For his class, which is focused on the Gospel of John, he’s using a book by Wright, “John for Everyone.”

While Wright’s views have influenced Nuechterlein’s thinking, the two differ on some matters. Unlike Nuechterlein, Wright presents a view of Jesus as God’s agent of final judgment and rejects the idea of universal salvation.

“Judgment is necessary — unless we were to conclude, absurdly, that nothing much is wrong or, blasphemously, that God doesn’t mind very much,” Wright says in his book “Surprised by Hope.”

But Wright talks of the final judgment as a time to be longed for and celebrated, a time when “the creator God will set the world right once and for all,” bringing it back to a state of justice and truth through Jesus.

Wright is reluctant to consider whether some people won’t be part of God’s transformed creation. But he suggests that maybe those who persistently refuse God’s love and rescue will one day, after death, end up no longer bearing the divine image at all and will exist in “an ex-human state.” But he says he doesn’t want anyone to suppose he knows much about this subject or enjoys speculating about it.

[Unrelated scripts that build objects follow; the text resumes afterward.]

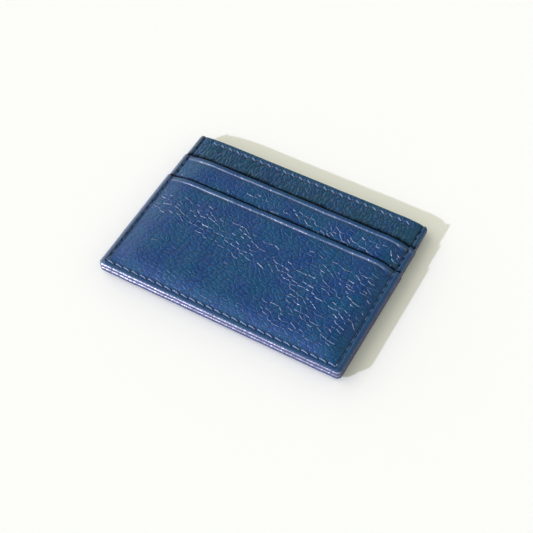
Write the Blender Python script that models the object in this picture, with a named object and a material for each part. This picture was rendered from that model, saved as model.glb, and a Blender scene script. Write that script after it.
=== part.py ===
"""Card holder with two card pockets on each side and an open-topped compartment between its halves.

Frame: metres, +Z up. The holder lies on its back with its front pockets up and its mouths towards +Y.
The origin is the middle of the face it lies on.

Each half is a stack of sheets that are sewn together near the left, right and bottom edges. The sheets
lie on each other in that sewn margin and rise away from each other inside it, where the cards go.
"""

import math
from collections import namedtuple

import bmesh
import bpy
from mathutils import Vector

MM = 0.001

# Outline of the leather, and the painted bead around its cut edge
BEAD_GAP = 0.04 * MM
BEAD_DEPTH = 0.31 * MM
BEAD_SHOULDER = 0.12
BEAD_SHOULDER_OUT = 0.6
HALF_WIDTH = 50.0 * MM - BEAD_GAP - BEAD_DEPTH
HALF_HEIGHT = 36.15 * MM - BEAD_GAP - BEAD_DEPTH
CORNER = 1.45 * MM
LOWER_LIP = 11.75 * MM
UPPER_LIP = 24.0 * MM
STEP_LENGTH = 0.6 * MM
STEP_IN = 0.20 * MM

# Stitching
STITCH_X = 47.5 * MM
STITCH_Y = 33.8 * MM
TOP_ROW_X = 43.6 * MM
BASE_ROW_Y = -19.0 * MM
BASE_ROW_X = 42.0 * MM
SEAM_THREAD = 0.22 * MM
BASE_THREAD = 0.13 * MM
THREAD_GAP = 0.05 * MM
LIP_SLOPE = 1.0 * MM

# Where the sheets leave the sewn margin, and where they are fully apart: a card is 85.6 mm by 54 mm
MARGIN_X = 46.6 * MM
CARD_X = 43.1 * MM
MARGIN_Y = 32.9 * MM
RAMP = 3.4 * MM

# Sheet thicknesses, and the air between sheets that touch
SHEET_GAP = 0.05 * MM
LINING = 0.12 * MM
POCKET_LINING = 0.10 * MM
BODY_LEATHER = 0.75 * MM
POCKET_LEATHER = 0.50 * MM
BOARD = 0.35 * MM
BASE_CHANNEL = 0.30 * MM
BASE_CHANNEL_HALF = 0.30 * MM

# How far the leather stands open at rest. The pockets lie nearly shut, and flex open for a card.
HALF_COMPARTMENT = 0.40 * MM
FRONT_DOME = 1.05 * MM
DOME_RAMP = 15.0 * MM
FRONT_ROOM = 0.10 * MM
BACK_ROOM = 0.02 * MM

# Heights above the middle plane, in the sewn margin
LINING_UNDER = 0.6 * SHEET_GAP
BODY_UNDER = LINING_UNDER + LINING + SHEET_GAP
UPPER_LINING_UNDER = BODY_UNDER + BODY_LEATHER + SHEET_GAP
UPPER_UNDER = UPPER_LINING_UNDER + POCKET_LINING + SHEET_GAP
LOWER_LINING_UNDER = UPPER_UNDER + POCKET_LEATHER + SHEET_GAP
LOWER_UNDER = LOWER_LINING_UNDER + POCKET_LINING + SHEET_GAP
HALF_SEAM = LOWER_UNDER + POCKET_LEATHER
BOARD_RISE = BOARD + SHEET_GAP
MIDDLE = HALF_SEAM + HALF_COMPARTMENT + BOARD_RISE + 2 * BACK_ROOM

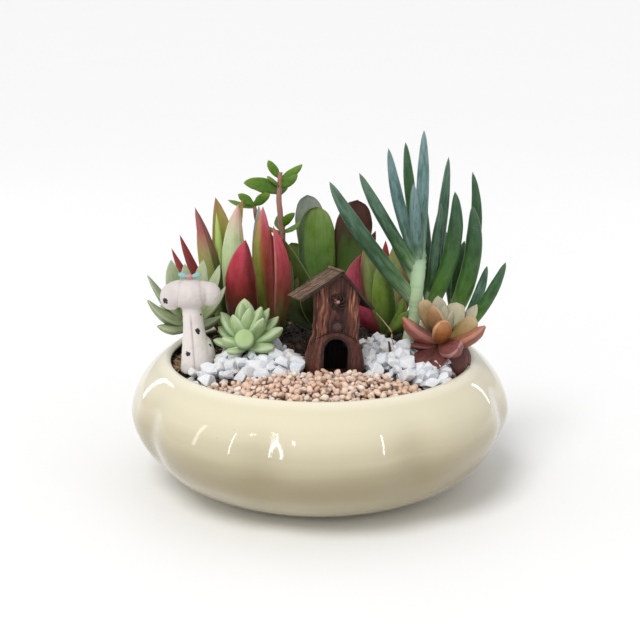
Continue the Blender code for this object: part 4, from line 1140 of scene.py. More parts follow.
def add_stem(bm, path, radii, skin):
    """A stem through points; radii follow the points, and faint scars ring it."""
    path = [Vector(p) for p in path]
    count = len(path) - 1
    size = smooth_curve([(i / count, r) for i, r in enumerate(radii)])
    along, across, side, tint = (layer(bm, name) for name in LEAF_LAYERS)
    line = smooth_path(path)

    def radius(way):
        return size(way) * (1.0 + 0.05 * math.sin(way * SCARS))

    made = rod(bm, line, radius, 14, 46, 1.0, (0.0, 1.0, 0.02))
    low, high = path[0].z, path[-1].z
    for vert in made:
        vert.co += noise.noise_vector(vert.co * 0.16) * 0.35
        vert[along] = (vert.co.z - low) / (high - low)
        vert[across], vert[side], vert[tint] = 0.0, 0.3, 0.5
    give_finish(made, skin)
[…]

In Wright’s view, as in Nuechterlein’s, God’s purposes are bigger than the issues Christians often focus on.

In thinking about God’s purposes, says Wright, our challenge is “to focus not on the question of which human beings God is going to take to heaven and how he is going to do it but on the question of how God is going to redeem and renew his creation through human beings and how he is going to rescue those humans themselves as part of the process but not as the point of it all.”

For Nuechterlein, one of the implications of believing in a redeeming, nonviolent God is this: “It helps me orient my life around life, not violence and death. That I can live in that spirit today makes a huge difference in my life.”